The exact opposite is true of Obama. He is the first Democratic President of what promises to be a new Democratic era-unless he blows it, which he very well could do if he fails to deliver some of the very needed change that the nation has been clamoring for. He was elected specifically on the premise of a need for change, and specifically in opposition to the politics of George W. Bush. So everything he does to accommodate, ala Blair or Eisenhower, is an undermining of his mandate.
Why does he do it? The reasons are no doubt multiple and complex. But one over-riding factor is that he has come of age politically during a period dominated by conservatives waging hegemonic warfare, while progressives have not even woken up to what is happening. And one result of that is that Obama accepts as given the way that conservatives have framed a great many issues.
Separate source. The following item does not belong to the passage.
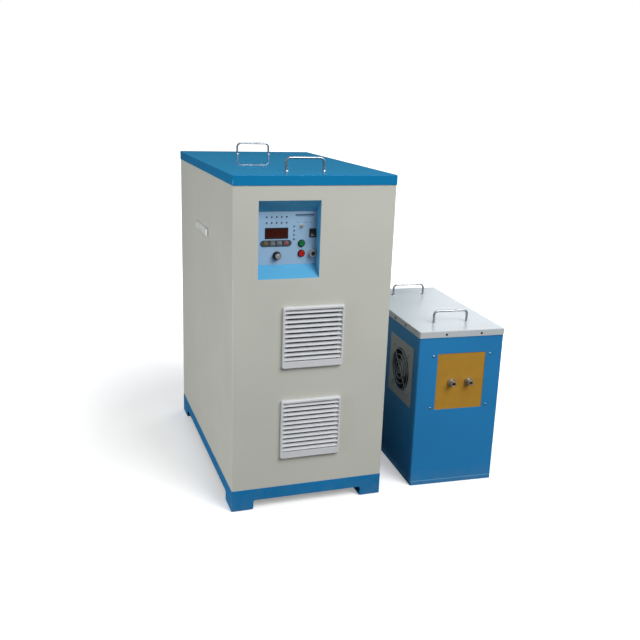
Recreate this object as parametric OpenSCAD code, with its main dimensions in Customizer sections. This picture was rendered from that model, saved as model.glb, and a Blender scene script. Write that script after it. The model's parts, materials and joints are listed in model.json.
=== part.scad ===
// Intermediate frequency generator: a tall cabinet and its small heat station.
// The cabinet has a lift-off lid, a recessed control pan and two louvred fan
// grilles; the station carries the output terminals. Millimetres, +Z up, fronts
// face -Y. The origin lies on the floor under the middle of the whole set.

/* [Cabinet body] */
// Width of the cabinet across its side panels
cab_w = 528; // [500:4:600]
// Depth of the cabinet from front face to rear face
cab_d = 932; // [860:4:1040]
// Height of the body that shows between plinth and lid
cab_show_h = 999; // [960:1:1100]
// Thickness of the folded steel sheet
sheet = 2; // [1.5:0.5:2.5]
// Width of the flanges folded inwards round each panel
flange = 18; // [14:1:24]
// Outside radius of the folded corners
corner_r = 4; // [3:0.5:6]
// How far the front and rear panels wrap round onto the sides
wrap = 10; // [8:1:14]

/* [Plinth] */
// Height of the plinth with its feet
plinth_h = 74; // [60:1:100]
// Thickness of the plinth's sheet
plinth_sheet = 3; // [2:0.5:4]
// Width of a foot seen from the front
foot_w = 75; // [60:1:100]
// Length of a foot seen from the side
foot_d = 90; // [70:1:120]
// Height of the arches between the feet
arch_h = 33; // [25:1:40]

/* [Cabinet lid] */
// Height of the lid's skirt
lid_h = 31; // [26:1:40]
// How far the lid stands out past the body on each side
lid_over = 2; // [2:0.25:4]
// Thickness of the lid's sheet
lid_sheet = 1.5; // [1:0.25:1.75]

/* [Handles] */
// Distance between the two legs of a D handle
handle_centres = 126; // [100:1:160]
// Diameter of a D handle's rod
handle_rod = 8; // [6:0.5:12]
// Height of a D handle above its lid
handle_h = 45; // [36:1:60]
// Distance of the cabinet lid's handles from its front and rear edges
handle_inset = 130; // [80:1:160]

/* [Side grips] */
// Length of the long cup grip on each side
grip_l = 190; // [160:1:220]
// Height of a cup grip's face
grip_h = 26; // [24:1:34]
// How far a cup grip stands out from the side panel
grip_proud = 10; // [8:1:14]
// Distance of the grips' middle below the lid's lower edge
grip_drop = 203; // [170:1:290]

/* [Grilles and fans] */
// Width and height of a louvred filter grille
grille_size = 204; // [190:1:220]
// How far a grille stands out from the front panel
grille_proud = 12; // [10:0.5:16]
// Number of louvre slats in a grille
slat_count = 11; // [8:1:12]
// Place of the upper grille's middle, as a share of the body's height
grille_high_share = 0.5185; // [0.47:0.0005:0.535]
// Place of the lower grille's middle, as a share of the body's height
grille_low_share = 0.2042; // [0.15:0.0002:0.225]
// Width and height of a fan's housing
fan_size = 162; // [158:1:165]
// Depth of a fan's housing
fan_depth = 55; // [45:1:70]
// Diameter of a fan's air duct
fan_bore = 152; // [140:1:154]
// Number of blades on a fan's rotor
blade_count = 7; // [5:1:9]

/* [Control pan] */
// Width of the opening of the control pan
pan_w = 199; // [190:1:230]
// Height of the opening of the control pan
pan_h = 243; // [236:1:260]
// Depth of the pan behind the front panel
pan_depth = 38; // [30:1:50]
// Sideways place of the pan's middle
pan_x = -85; // [-120:1:120]
// Distance of the pan's middle below the lid's lower edge
pan_drop = 167.5; // [145:0.5:180]
// Width of the display window
display_w = 72; // [60:1:76]
// Height of the display window
display_h = 32; // [26:1:34]
// Length of the strip that holds the keys
key_strip_l = 101; // [90:1:104]
// Height of the strip that holds the keys
key_strip_h = 20; // [18:1:22]
// Diameter of the set knob's skirt
knob_d = 26.5; // [20:0.5:30]
// Diameter of the start and stop buttons
button_d = 18.5; // [16:0.5:20]
// Outer diameter of the ring round each button
button_ring_d = 23.5; // [23:0.5:26]
// Travel of the start and stop buttons
button_travel = 3.5; // [2:0.5:5]
// Travel of a key in the strip
key_travel = 1.2; // [0.8:0.1:1.5]
// Angle between the two positions of the rocker switch
rocker_throw = 14; // [10:1:16]
// Angle between the two positions of the toggle
toggle_throw = 24; // [16:1:26]

/* [Heat station] */
// Width of the heat station
station_w = 314; // [300:2:360]
// Depth of the heat station
station_d = 620; // [560:2:700]
// Height of the heat station with its lid
station_h = 574; // [560:2:640]
// Height of the station lid's skirt
station_lid_h = 22.5; // [18:0.5:26]
// Gap between the cabinet's side and the station's front corner
station_gap = 128; // [60:1:200]
// How far the station's front corner stands behind the cabinet's face
station_back = 18; // [0:1:80]
// Turn of the station on the floor, seen from above
station_yaw = -3.2; // [-8:0.1:0]
// Width of the window for the terminal board
window_w = 180; // [160:1:190]
// Height of the window for the terminal board
window_h = 206; // [180:1:220]
// Distance of the window's middle below the station's top
window_drop = 185; // [175:1:200]
// Distance between the two output terminals
terminal_pitch = 65; // [50:1:80]
// Outer diameter of an output terminal's tube
terminal_d = 18; // [14:0.5:22]
// Bore of an output terminal's tube
terminal_bore = 10; // [8:0.5:12]
// Width and height of the plate that carries the station's fan
fan_plate_size = 220; // [200:1:230]

/* [Hidden] */
// Sheet-metal slip between two folded parts, and air round a moving part
slip = 0.5;
air = 0.3;
// Gap round a fixed part set in its hole
seat_gap = 0.1;
// Radial clearance of a shaft turning in its bore, and overrun of every cut
running = 0.05;
over = 1;
// Sides of a hexagon, and the cosine of its half corner angle
hex_sides = 6;
hex_share = 0.866;
$fn = 48;

panel_h = cab_show_h + lid_h - lid_sheet;
panel_top_z = plinth_h + panel_h;
lid_z = plinth_h + cab_show_h;
inner_x = cab_w / 2 - sheet;

// Heights that follow the body or hang from its lid
grip_z = lid_z - grip_drop;
pan_z = lid_z - pan_drop;
grille_high_z = plinth_h + grille_high_share * cab_show_h;
grille_low_z = plinth_h + grille_low_share * cab_show_h;
window_z = station_h - window_drop;

// Plinth
plinth_proud = 1;
plinth_ledge = 22;
arch_r = 7;

// Joggled tongue behind each wrap, and where its rounded corner ends
tongue_land = 8;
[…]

Locked into their ideological framework, he then tries to do some warm-and-fuzzy things within the confines of that framework. But their framework necessarily limits those warm-and-fuzzy things to mere gestures at best, if not deceptive packaging for genuinely evil policies.
My point here is simple: One does not have to buy into Obama's worldview at all to see some truth in him having progressive instincts. What's lacking is a progressive intellect--or even just an independent critical one. Instincts are important, of course. But they're not enough. Especially when you're talking abuot the President of the United States. We already learned that with George W. Bush.